With the Volkswagen Group beginning production of its mainstream ID.3 electric hatch as its first salvo in an EV onslaught, and Toyota looking to introduce at least 10 EVs by the early 2020s, Honda continues to see hybrid powertrains as its main weapon in curbing carbon emissions.
In an interview with Automotive News, Takahiro Hachigo, Honda CEO and president, said, "I don't believe [EVs] will become mainstream anytime soon".
Globally, Hachigo doesn't think there will be a "dramatic increase" for full electric vehicles as "there are issues with infrastructure and hardware".

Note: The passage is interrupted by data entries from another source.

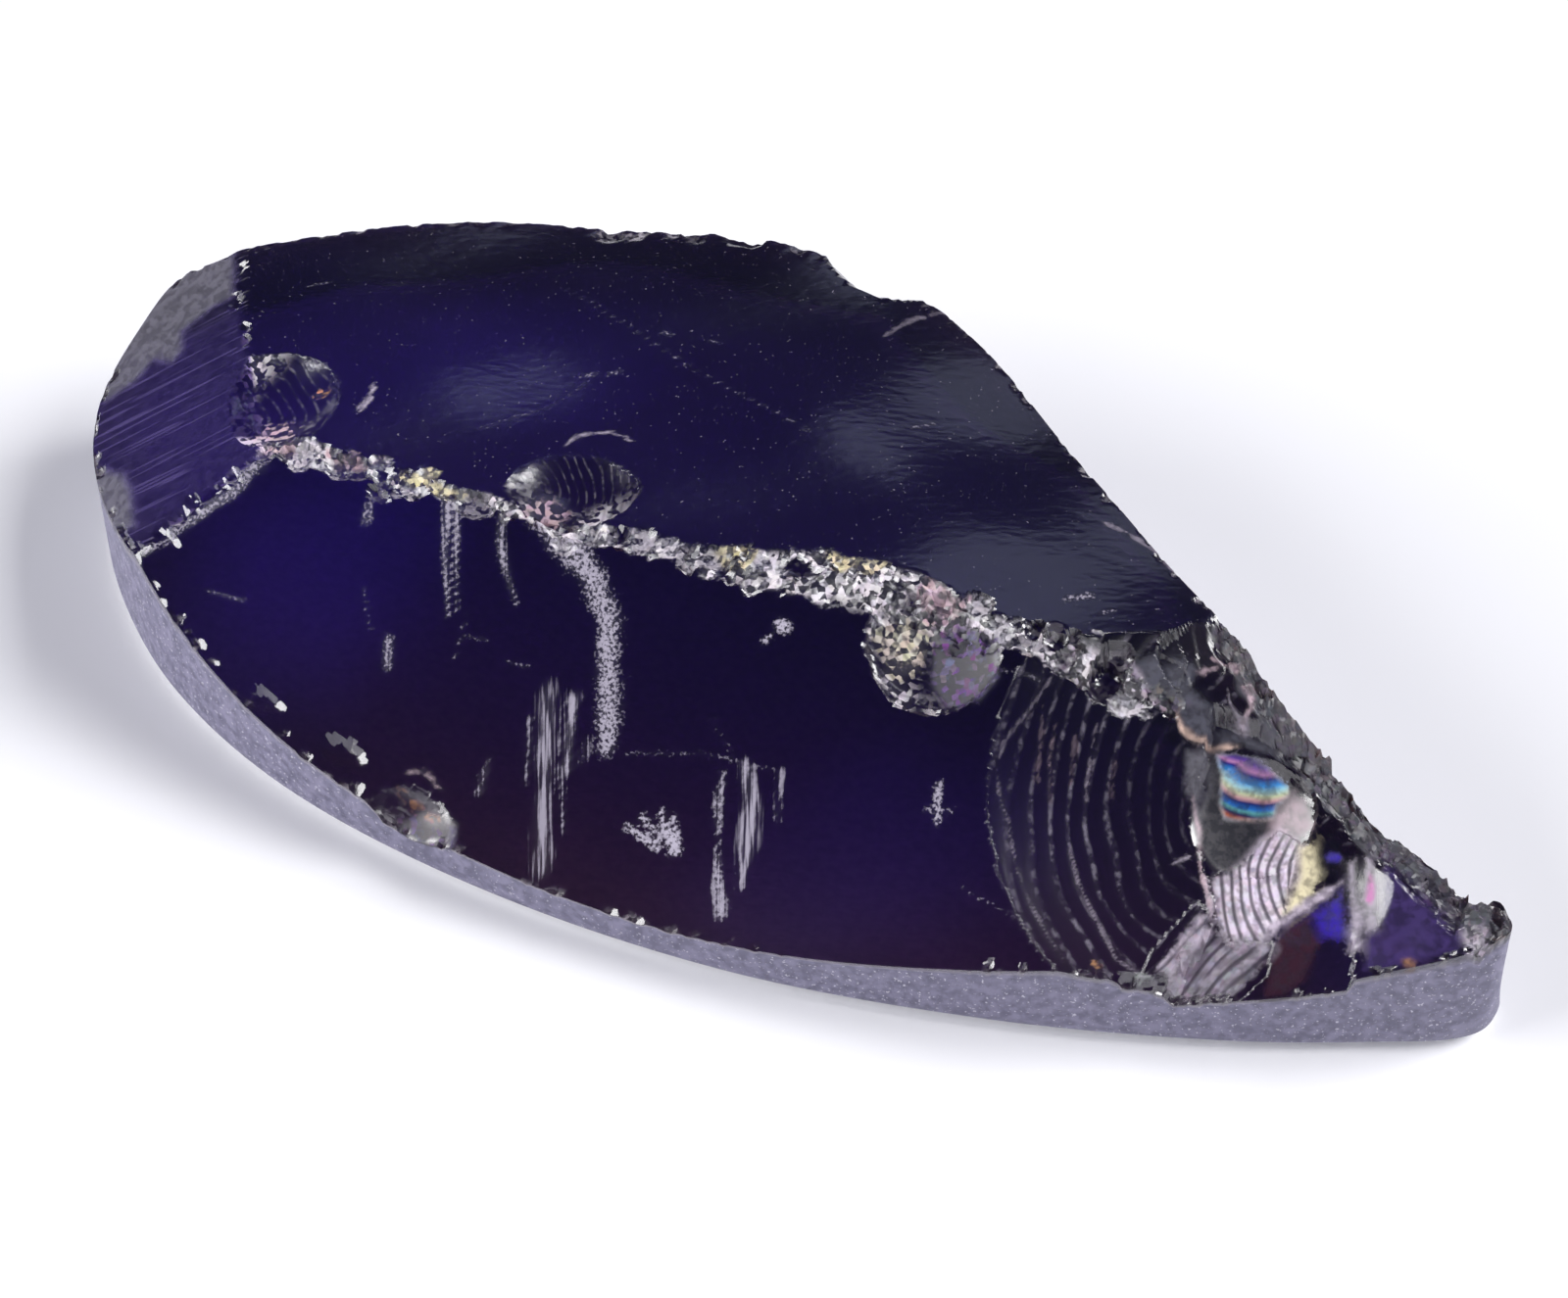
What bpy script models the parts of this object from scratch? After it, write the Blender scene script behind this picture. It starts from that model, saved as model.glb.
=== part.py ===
"""A rough zircon: one broken, partly ground crystal lying on its flat ground base.

Lengths are in millimetres up to the point where a mesh is made. +X runs along the stone to its
blunt tip, -Y faces the ground front skin and +Z is up; the origin lies in the middle of the flat base.
"""

import bmesh
import bpy
import numpy as np
from mathutils import Vector

MM = 0.001

# Plan outline of the ground skin at the base, counterclockwise from the left end:
# x, y, and how far the wall leans in for each millimetre of height.
OUTLINE = (
    (-31.5, 1.2, 0.0), (-31.1, -3.0, 0.0), (-28.2, -7.1, 0.0), (-22.6, -11.0, 0.0),
    (-15.0, -13.35, 0.0), (-5.5, -13.85, 0.0), (4.5, -12.7, 0.0), (14.0, -10.0, 0.0),
    (22.5, -6.5, 0.0), (28.4, -3.3, 0.0), (30.4, -2.0, 0.0), (31.2, -0.8, 0.0),
    (31.1, 0.6, 0.20), (29.6, 1.3, 0.27), (26.6, 1.6, 0.20), (22.6, 3.0, 0.18),
    (18.2, 4.9, 0.16), (15.6, 6.5, 0.16), (10.3, 9.9, 0.16), (4.9, 13.6, 0.16),
    (1.2, 15.7, 0.16), (-0.8, 16.6, 0.16), (-4.0, 17.0, 0.15), (-7.6, 16.5, 0.10),
    (-12.0, 15.3, 0.05), (-18.4, 12.7, 0.02), (-23.8, 8.7, 0.0), (-28.6, 4.4, 0.0),
    (-30.9, 3.3, 0.0),
)
SPAN_STEPS = 4
BLANK_LEVELS = (0.0, 8.0, 14.5)
MOST_LEAN = 2.1
BASE_ROUNDING = 0.9
ROUNDED_OVER = 50  # degrees

# Faces as z = a * x + b * y + c.
BACK_FACE = (0.05, -0.07, 11.4)
FRONT_FACET = (-0.10, 0.84, 13.4)
LEFT_FACET = (0.518, 0.348, 23.1)
END_FACET = (-0.045, 0.75, 9.0)

# Long swells of the back face: height, turns per mm along x and y, and phase.
SWELLS = ((0.22, 0.042, 0.030, 0.10), (0.12, 0.085, -0.055, 0.35), (0.07, 0.030, 0.120, 0.60))
SWELL_CELL = 2.6
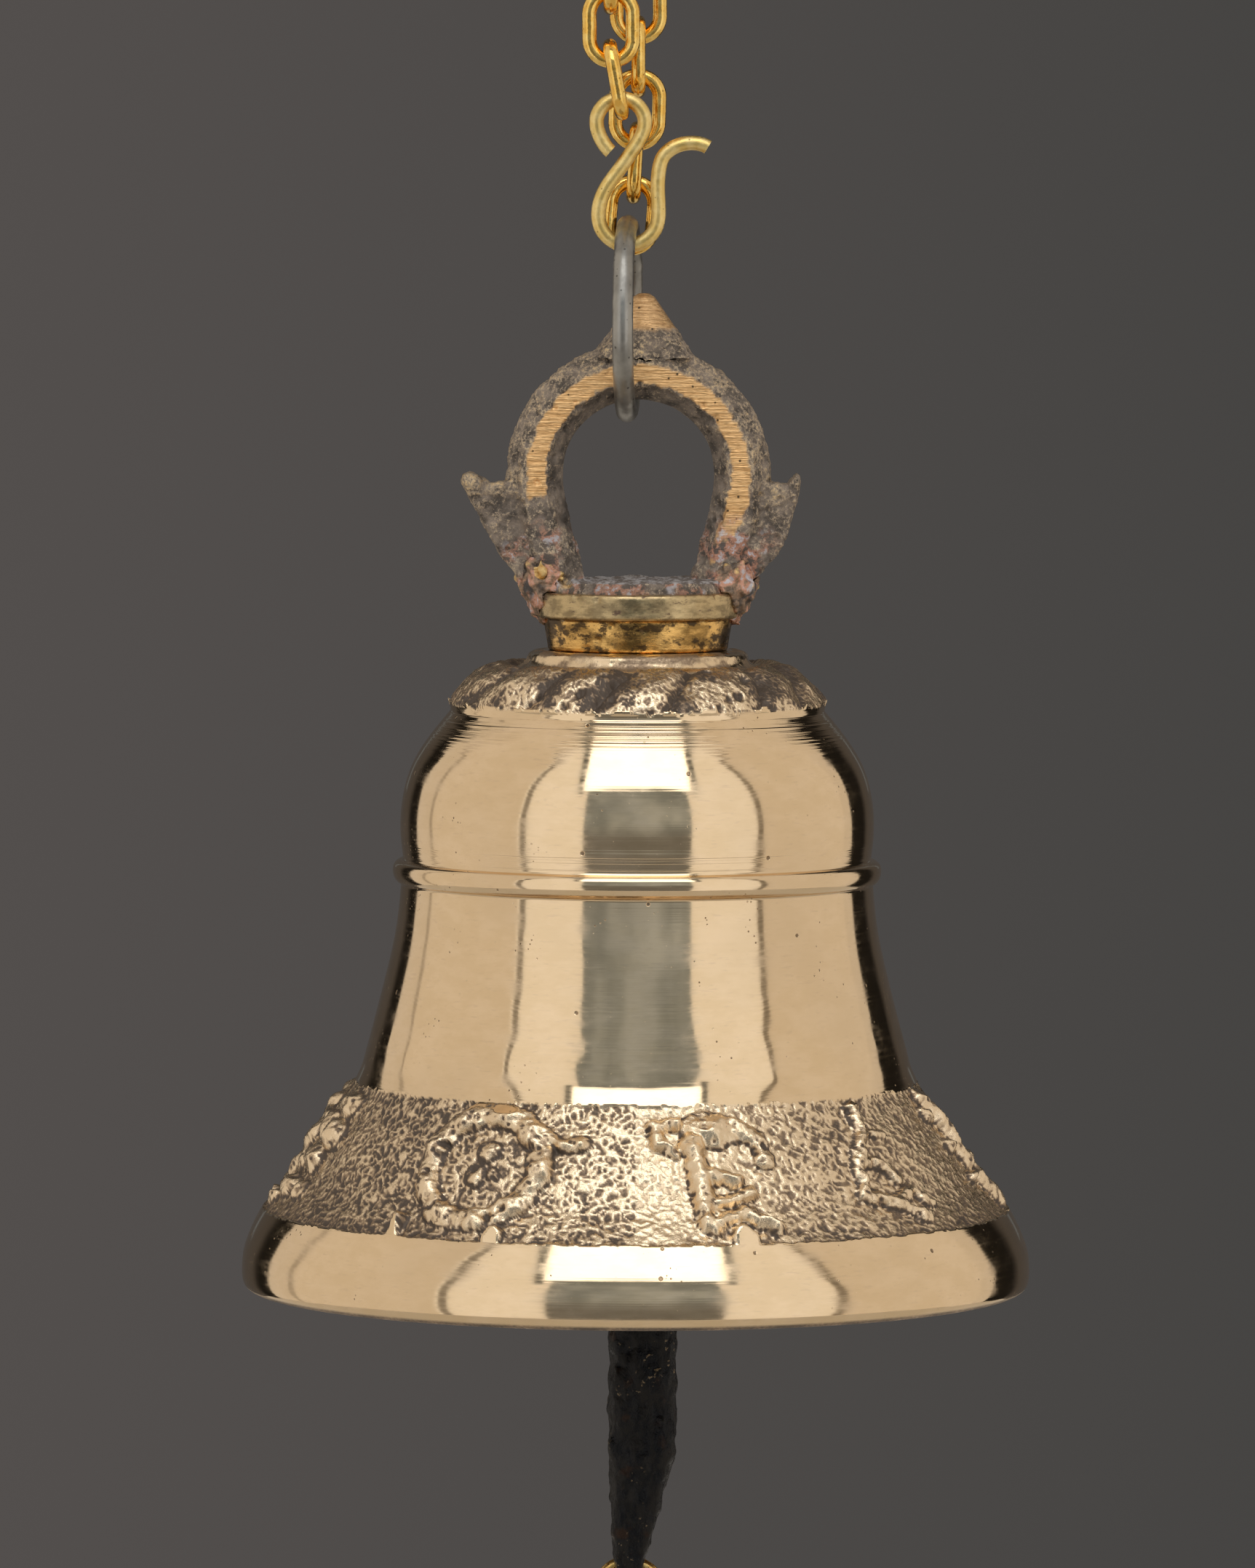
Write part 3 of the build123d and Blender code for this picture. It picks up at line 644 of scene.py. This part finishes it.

The company will continue to invest in EVs, though, as regulations in some regions, most notably Europe and China, have favoured their development.
Honda's CEO stated his company's goal is cut carbon emissions, rather than having EVs for the sake of having EVs.
The recently unveiled Honda E is for Europe and Japan only, although the Australian arm has expressed interest in the vehicle.
Locally, Honda will return to the mainstream hybrid market this December when it launches the new Accord sedan, which will be available with a 1.5-litre turbo and 2.0-litre hybrid.
Overseas, the company is pushing harder with its electrification plans. In Europe, it has committed to having its entire range electrified by 2022, with the new Jazz only available there as a hybrid.